Fears about Ramaphosa’s reception at the Cosatu conference and what workers will say about his leadership and administration came as the ANC succession intensified.

Provincial executive committees (PECs) of the ANC in Mpumalanga, Eastern Cape, Limpopo, Northern Cape and Gauteng have endorsed Ramaphosa’s second term.

However, ANC electoral committee chairperson Kgalema Motlanthe warned on Friday that the PECs were jumping the gun by announcing their preferred leaders ahead of the branches.

  • Meanwhile, Solly Phetoe, Cosatu’s deputy secretary, is set to replace Bheki Ntshalintshali as Cosatu’s general secretary.

It has emerged that although there is a strong push for Losi to also be ousted, Popcru has led the charge to save her.

Several Cosatu CEC members told Sunday World that there is consensus among the big affiliates that Phetoe should succeed Ntshalintshali.

Although he has been a Cosatu official since 1994, Ntshalintshali’s softspokennes, media-shy personality and advanced age are being cited as some of the reasons to remove him.

A CEC member said since Ntshalintshali’s election as the federation’s general secretary in 2018, the organisation has been seen as weak and lacking militancy in the public space.

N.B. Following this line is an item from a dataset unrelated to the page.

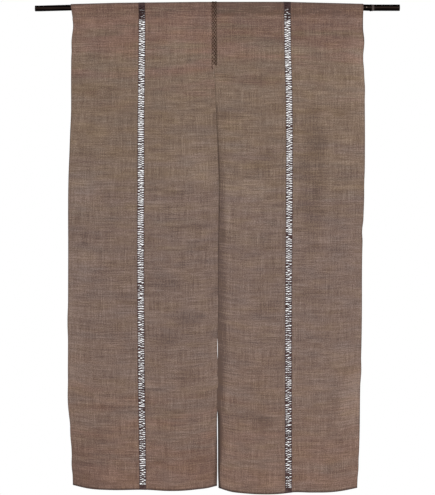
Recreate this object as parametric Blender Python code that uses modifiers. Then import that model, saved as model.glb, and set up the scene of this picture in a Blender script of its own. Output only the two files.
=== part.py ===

The leader said South African Federation of Trade Union leaders, including Zwelinzima Vavi and the National Union of Metalworkers of South Africa’s Irvin Jim were outshining
Ntshalintshali in the public discourse.

“Under Bheki, Vavi is thriving. He (Ntshalintshali) is not competing in the public space. He doesn’t command that radicalness of a trade union leader,” the CEC member said.

Popcru and the South African Democratic Teachers Union are said to be behind Phetoe’s rise to the fulltime powerful position of general secretary.

In addition to interacting with officials of affiliates, a Cosatu general secretary also interacts with general secretaries of the ANC and South African
Communist Party through tripartite alliance secretariat.

Other officials who are expected to be re-elected include Mike Shingange, who is first deputy president, and treasurer Freda Oosthuysen.